Review: From Russia With Love (1963)


“Corporal, I have chosen you for an important assignment. It’s purpose is to give false information to the enemy.”
– Rosa Klebb

SPECTRE is still smarting from the death of Dr No, and wish to punish James Bond (Sean Connery) for his part in taking their colleague down. Kronsteen (Vladek Sheybal) devises an in depth plan to steal a Lektor cryptographic device from the Soviets through the English, then sell it back to the Soviets, all the while playing the two nations off against each other. It cannot really end well. SPECTRE Number 1 puts Number 3, ex-KGB Rosa Klebb (Lotte Lenya) in charge of the mission to kill Bond and get the two nations’ backs up. Klebb gets a beautiful young girl, Tatiana Romanova (Daniela Bianchi), to seduce Bond with the story that she is deflecting and has a Lektor is her possession and Donald “Red” Grant (Robert Shaw) to assassinate Bond.

“All of my key employees are my sons. Blood is the best security in this business.” – Kerim Bey

M (Bernard Lee) sends Bond on the mission to recover Romanova and the Lektor and bring her back to England safely. She will apparently only go with him after pulling his photograph from a Soviet intelligence file. Bond leaves for Turkey, and befriends the station head Ali Kerim Bey (Pedro Armendáriz). Together they want to spy on the Soviets, and eventually get Romanova in on it so that they are spying from beneath the embassy. Romanova gets the floor plans, and Bond and Kerim plan an invasion. Stealing the Lektor, the three flee onto the Orient Express, where they are sure that they will be safe. Their plans are to successfully help Romanova defect as well as get the Lektor to MI6. Grant, however, has other plans for the trio. Before they know it, there is murder on the train, and Bond finally begins to suspect that there is something suspicious about Romanova.

Murder on the Orient Express, anyone?

With Number 1 getting edgy about the outcome of the famous Lektor plan, the efforts to assassinate Bond and turn the Allies against the Soviets grows in crescendo. Klebb herself is sent into the field to handle the issues. What will Bond do with the news that Romanova is a traitor? Will he be able to inform the government of SPECTRE’s evil plan, or will he be taken care of before he has the opportunity to say anything?

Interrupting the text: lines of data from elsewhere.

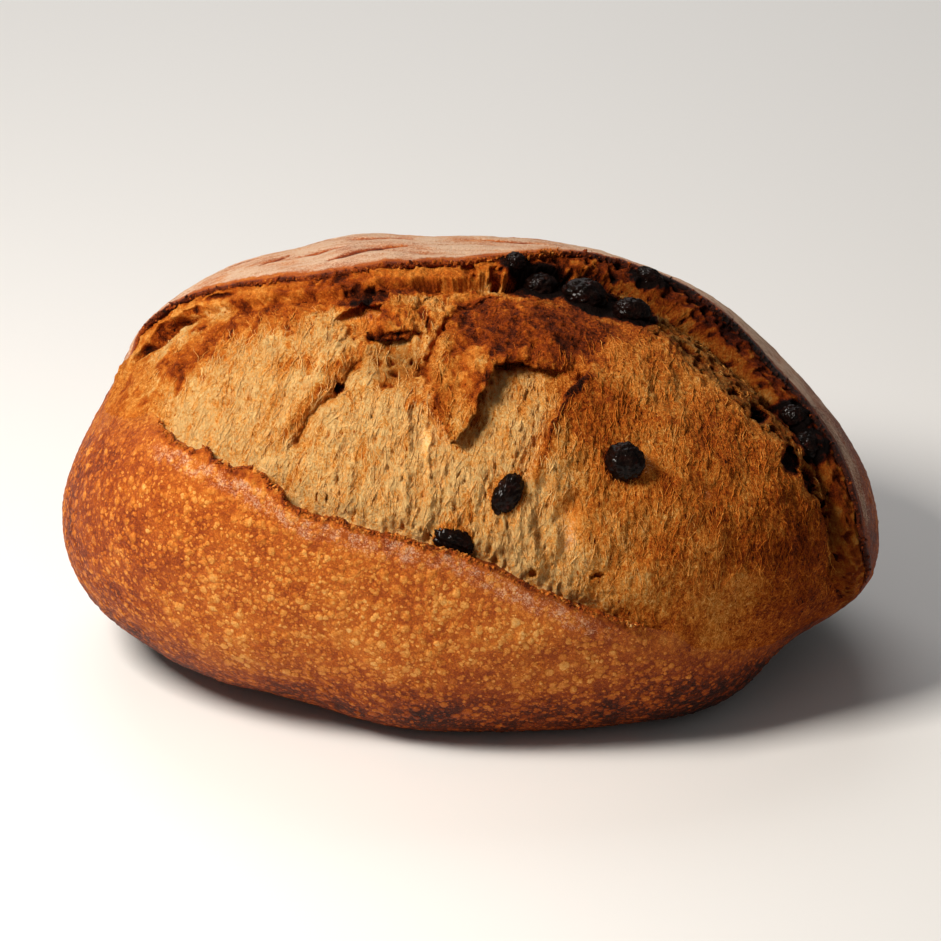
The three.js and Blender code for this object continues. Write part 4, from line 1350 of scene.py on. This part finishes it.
strand, strand_ring, strand_row = sphere_stations(STRAND_STEPS, STRAND_SIDES)
strand_turn = 2 * np.pi * strand_row / STRAND_SIDES
strand_points = []
strand_toast = []
for crumb_skin, (over, up), weight, count in zip(crumb_skins, slopes, weights, counts):
    skin, skin_toast, bearing = crumb_skin
    tried = STRAND_TRIES * count
    picked = random.choice(weight.size, tried, p=(weight / weight.sum()).ravel())
    at_ring = picked // CRUMB_ROWS + random.random(tried)
    at_row = picked % CRUMB_ROWS + random.random(tried)
    step = between(STRAND_STEP, random.random(tried) ** 2)
    lean = 0.3 * random.normal(size=tried)
    curl = 0.1 * random.normal(size=tried)
    line = []
    normals = []
    held = np.ones(tried)
    for number in range(STRAND_STEPS + 1):
        on_ring, on_row = np.clip(at_ring, 1, LAST_RING), np.clip(at_row, 1, LAST_ROW)
        near_ring, near_row = on_ring.astype(int), on_row.astype(int)
        side, rise = over[near_ring, near_row], up[near_ring, near_row]
        here = skin[near_ring, near_row] + (on_ring - near_ring)[:, None] * side
        here = here + (on_row - near_row)[:, None] * rise
        normal = np.cross(side, rise)
        normal *= np.sign(normal @ FACE_OUT)[:, None]
        normal /= np.maximum(np.linalg.norm(normal, axis=1), 1e-9)[:, None]
        line.append(here)
        normals.append(normal)
        held = np.minimum(held, bearing[near_ring, near_row])
        upright = np.interp(here @ RIGHT, *np.array(FIBRE_LEAN).T) + lean + curl * number
        toward = np.stack([upright, np.ones(tried)], axis=1)
        toward *= (step / np.linalg.norm(toward, axis=1))[:, None]
        # The step in grid cells that goes that way, from how the cell lies on the face.
        a, b = side @ RIGHT, rise @ RIGHT
        c, d = side @ FACE_UP, rise @ FACE_UP
        det = a * d - b * c
        least = np.where(det < 0, -STEEPEST, STEEPEST)
        det = np.where(np.abs(det) < STEEPEST, least, det)
        at_ring = at_ring + np.clip((d * toward[:, 0] - b * toward[:, 1]) / det, -3, 3)
        at_row = at_row + np.clip((a * toward[:, 1] - c * toward[:, 0]) / det, -3, 3)
    # Strands that would jump across a fold, or run off the open face, are left out.
    line = np.array(line)
    jump = np.linalg.norm(np.diff(line, axis=0), axis=2).max(axis=0)
    kept = np.flatnonzero((jump < 1.5 * step + 0.4) & (held > STRAND_HELD))[:count]
    line = line[:, kept]
    normals = np.array(normals)[:, kept]
    picked = picked[kept]
    heading = np.gradient(line, axis=0)
    heading /= np.maximum(np.linalg.norm(heading, axis=2), 1e-9)[..., None]
    flank = np.cross(heading, normals)
    t = np.arange(STRAND_STEPS + 1) / STRAND_STEPS
    arch = np.sin(np.pi * t)
    thick = between(STRAND_RADIUS, random.random(count) ** 2)
    lifted = 0.05 + 0.35 * random.random(count) ** 3
    line = line + normals * (lifted * arch[:, None])[..., None]
    radius = thick * np.sqrt(arch)[:, None]
    around_side = np.cos(strand_turn)[:, None, None] * flank[strand_ring]
    around_up = np.sin(strand_turn)[:, None, None] * normals[strand_ring]
    points = line[strand_ring] + radius[strand_ring][..., None] * (around_side + around_up)
    strand_points.append(points.transpose(1, 0, 2).reshape(-1, 3))
    below = skin_toast[picked // CRUMB_ROWS, picked % CRUMB_ROWS]
    tone = below - 0.09 + 0.06 * random.normal(size=count)
    strand_toast.append(np.repeat(tone, len(strand_ring)))
strands = repeated_object(
    "crumb_strands", strand, STRANDS, strand_points, strand_toast, torn_crumb_material
)
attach(strands, "root")

# ==== Dried fruit ====
# Ten dark raisins that were kneaded into the dough. Each is an almost black, wrinkled skin round a
# soft middle, with a thin warm shine of dried juice.
FRUIT_DETAIL = 5
FRUIT_COLOURS = ((0.4, "#050202"), (0.6, "#160705"), (0.8, "#3C120A"))
FRUIT_SHINE = "#FFD9B8"

raisin_skin, shader = new_material("raisin_skin")
place = add_node(raisin_skin, "TexCoord").outputs["Object"]
bloom = {"Vector": place, "Scale": 1 / (2.5 * MM), "Detail": 4.0, "Roughness": 0.7}
bloomed = add_node(raisin_skin, "TexNoise", bloom).outputs["Fac"]
crease = {"Vector": place, "Scale": 1 / (1.1 * MM), "Detail": 1.5}
crease |= {"Roughness": 0.5, "Distortion": 1.2}
creased = add_node(raisin_skin, "TexNoise", crease).outputs["Fac"]
creased = add_node(raisin_skin, "Math", {0: creased, 1: 0.5}, operation="SUBTRACT").outputs[0]
creased = add_node(raisin_skin, "Math", {0: creased}, operation="ABSOLUTE").outputs[0]
dried_surface = {
    "Base Color": colour_ramp(raisin_skin, bloomed, FRUIT_COLOURS),
    "Normal": bumped(raisin_skin, creased, 0.8 * MM),
    "Roughness": 0.5,
    "Specular IOR Level": 0.05,
    "Coat Weight": 0.2,
    "Coat Roughness": 0.17,
    "Coat Tint": linear(FRUIT_SHINE),
    "Specular Tint": linear(FRUIT_SHINE),
}
set_inputs(raisin_skin, shader, dried_surface)

for number, name in enumerate(fruit_nodes):
    corners = vertex_places(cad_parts[name].data.vertices)
    centre = (corners.min(axis=0) + corners.max(axis=0)) / 2
    axes = np.linalg.svd(corners - corners.mean(axis=0), full_matrices=False)[2]
    radii = np.abs((corners - centre) @ axes.T).max(axis=0)
    shape = bmesh.new()
    bmesh.ops.create_icosphere(shape, subdivisions=FRUIT_DETAIL, radius=1)
    ball = vertex_places(shape.verts)
    own = ball + 5 * number
    creases = np.abs(noise(own, 0.5, 111)) + 0.6 * np.abs(noise(own, 0.24, 112))
    creases += 0.35 * np.abs(noise(own, 0.12, 114))
    shrunk = 0.86 + 0.23 * np.minimum(creases, 0.8) + 0.07 * noise(own, 1.1, 113)
    places = centre + (ball * shrunk[:, None] * radii) @ axes
    for vertex, co in zip(shape.verts, places.tolist()):
        vertex.co = co
    bmesh.ops.recalc_face_normals(shape, faces=shape.faces)
    fruit = add_object("dried_" + name, shape)
    fruit.data.materials.append(raisin_skin)
    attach(fruit, "root")
    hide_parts(name)

# ==== Floor, light and camera ====
# A plain pale floor, a soft light from the upper left in front, and a broad one from behind.
FLOOR_SIZE = 6
VIEW_DISTANCE = 2.5
PIXEL = 0.292 * MM  # what one pixel of a 941-pixel view covers at the loaf
VIEW_WIDTH = 941 * PIXEL
SENSOR = 36
VIEW_MIDDLE = (0.584, 48.674)  # mm right and up the open face that the camera looks at
LIGHTS_AIM = Vector((0, 0, 0.05))

floor_shape = bmesh.new()
bmesh.ops.create_grid(floor_shape, x_segments=1, y_segments=1, size=FLOOR_SIZE / 2)
floor = add_object("floor", floor_shape, smooth=False)
floor_paint, paint = new_material("matte_white_paint")
set_inputs(floor_paint, paint, {"Base Color": linear("#EDEBE8"), "Roughness": 0.9})
floor.data.materials.append(floor_paint)
floor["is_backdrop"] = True

aim = Vector(FACE_UP * VIEW_MIDDLE[1] + RIGHT * VIEW_MIDDLE[0] - DOUGH_MIDDLE) * MM
camera = bpy.data.objects.new("camera", bpy.data.cameras.new("camera"))
camera.location = aim + Vector(FACE_OUT) * VIEW_DISTANCE
camera.rotation_euler = (-Vector(FACE_OUT)).to_track_quat("-Z", "Y").to_euler()
camera.data.sensor_width = SENSOR
camera.data.lens = SENSOR * VIEW_DISTANCE / VIEW_WIDTH
camera.data.clip_end = 20
bpy.context.scene.collection.objects.link(camera)
bpy.context.scene.camera = camera

# Name, place in metres, size in metres, power in watts, colour.
LIGHTS = (
    ("key_light", (-0.4, -0.27, 0.58), 0.22, 6.5, "#FFF9F1"),
    ("back_light", (-0.2, 0.9, 1.0), 1.0, 6.5, "#FFFFFF"),
)
for name, spot_at, size, power, code in LIGHTS:
    lamp = bpy.data.lights.new(name, "AREA")
    lamp.energy = power
    lamp.size = size
    lamp.color = linear(code)[:3]
    light = bpy.data.objects.new(name, lamp)
    light.location = spot_at
    toward = LIGHTS_AIM - Vector(spot_at)
    light.rotation_euler = toward.to_track_quat("-Z", "Y").to_euler()
    bpy.context.scene.collection.objects.link(light)

world = bpy.data.worlds.new("studio")
bpy.context.scene.world = world
world.use_nodes = True
sky = world.node_tree.nodes["Background"]
sky.inputs["Color"].default_value = linear("#FFFFFF")
sky.inputs["Strength"].default_value = 0.14
bpy.context.scene.view_settings.view_transform = "Standard"

low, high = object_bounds()
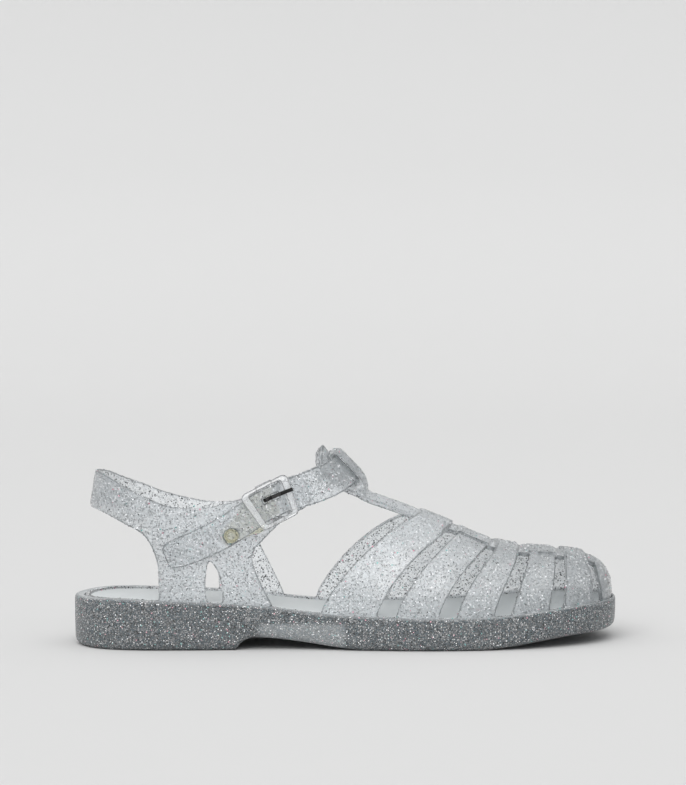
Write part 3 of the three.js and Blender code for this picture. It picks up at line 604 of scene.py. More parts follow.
# Cage toe: where each strap edge meets the rim on the outer and inner side and the ridge.
cage_rows = [
    (-0.0566, -0.0528, 0.1346, "strap"),
    (0.0428, 0.0485, 0.1957, "window"),
    (0.0772, 0.083, 0.211, "strap"),
    (0.1537, 0.1594, 0.2626, "window"),
    (0.1862, 0.1919, 0.276, "strap"),
    (0.255, 0.2607, 0.318, "window"),
    (0.2875, 0.2932, 0.3353, "strap"),
    (0.3582, 0.3639, 0.383, "window"),
    (0.3869, 0.3907, 0.3983, "strap"),
    (0.4476, 0.4501, 0.4417, "window"),
    (0.4646, 0.4667, 0.4542, "toe"),
    (0.4931, 0.4931, 0.4931, "tip"),
]
centre_strip_rows = [
    (0.1116, 0.1117),
    (0.1957, 0.133),
    (0.2836, 0.1489),
    (0.4923, 0.1489),
]
cage_lean_rows = [
    (0.1346, 1.3),
    (0.3028, 1.3),
    (0.4584, 1),
]
last_band = len(cage_rows) - 1

def forefoot(side, bottom, ridge, turn):
    """Point on the cage's outer surface; turn runs from the rim (0) to the ridge."""
    reach = feather_tip / (ridge_rows[-1][0] * SOLE_LENGTH)
    roundness = read(ridge_rows, ridge, 3)
    rise = math.sin(turn) ** (2 / roundness)
    x = mix(bottom, ridge, rise ** read(cage_lean_rows, ridge)) * SOLE_LENGTH * reach
    share = x / SOLE_LENGTH / reach
    centre = read(ridge_rows, share, 2) * BALL_WIDTH
    y = mix(centre, feather_at(side, x), max(math.cos(turn), 0.0) ** (2 / roundness))
    return (x, y, mix(rim_at(x), read(ridge_rows, share) * INSTEP_HEIGHT, rise))


def cage(band, across):
    """Point on the cage by strap edge number and place across; the centre strip lies between -1 and 1."""
    k = min(int(band), last_band - 1)
    side = -1 if across < 0 else 1
    column = 0 if across < 0 else 1
    bottom = mix(cage_rows[k][column], cage_rows[k + 1][column], band - k)
    ridge = mix(cage_rows[k][2], cage_rows[k + 1][2], band - k)
    centre = read(ridge_rows, ridge, 2) * BALL_WIDTH
    half = abs(feather_at(side, ridge * SOLE_LENGTH) - centre)
    strip = min(read(centre_strip_rows, ridge) * BALL_WIDTH / max(half, 0.01), 0.7)
    strip_turn = math.acos(strip ** (read(ridge_rows, ridge, 3) / 2))
    out = abs(across)
    turn = mix(math.pi / 2, strip_turn, out) if out <= 1 else mix(strip_turn, 0.0, out - 1)
    if band > last_band - 0.001:
        x = forefoot(side, bottom, ridge, turn)[0]
        return (x, read(ridge_rows, ridge_rows[-1][0], 2) * BALL_WIDTH, rim_at(x))
    return forefoot(side, bottom, ridge, turn)


def facing(grid):
    """Unit normals of a grid of points."""
    rows = np.gradient(grid, axis=0)
    columns = np.gradient(grid, axis=1)
    normals = np.cross(rows, columns)
    size = np.linalg.norm(normals, axis=2, keepdims=True)
    return normals / np.maximum(size, 1e-9)


def wall(grid, top, bottom, keep=None, normals=None):
    """Closed wall between two lifts off a grid; keep leaves cells out as openings."""
    grid = np.asarray(grid, float)
    normals = facing(grid) if normals is None else normals
    rows, columns = grid.shape[:2]
    lifts = [np.broadcast_to(np.asarray(v, float), (rows, columns))[..., None] for v in (top, bottom)]
    points = np.concatenate([(grid + normals * lift).reshape(-1, 3) for lift in lifts])
    offset = rows * columns
    faces = []

    def kept(i, j):
        return 0 <= i < rows - 1 and 0 <= j < columns - 1 and (keep is None or keep(i, j))

    for i in range(rows - 1):
        for j in range(columns - 1):
            if not kept(i, j):
                continue
            p, q = i * columns + j, (i + 1) * columns + j
            r, s = q + 1, p + 1
            faces.append((p, q, r, s))
            faces.append((s + offset, r + offset, q + offset, p + offset))
            sides = ((kept(i, j - 1), q, p), (kept(i + 1, j), r, q), (kept(i, j + 1), s, r), (kept(i - 1, j), p, s))
            for free, a, b in sides:
                if not free:
                    faces.append((a, b, b + offset, a + offset))
    return points, faces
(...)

A 7/10 for From Russia With Love. This story of the girls just falling all over their feet to jump Bond and marry him on the spot after just saying hello is completely beyond me! However, the story was not too bad on this, and again I loved the remastered images and sound, it really made it wonderful to watch. The villains in this one are not so impressive, but it is cool to see a bit more of SPECTRE, as well as seeing Number 1 in all his glory (though never facial). The story was a little bit crazy, and all over the show, but overall not so bad that you could not follow it. I thought the dynamic between Bond and Kerim was highly entertaining, as it was a fun game for them, though at the same time it was serious. Who said work and fun cannot be interlinked? Another good entry to the ever-growing Bond franchise!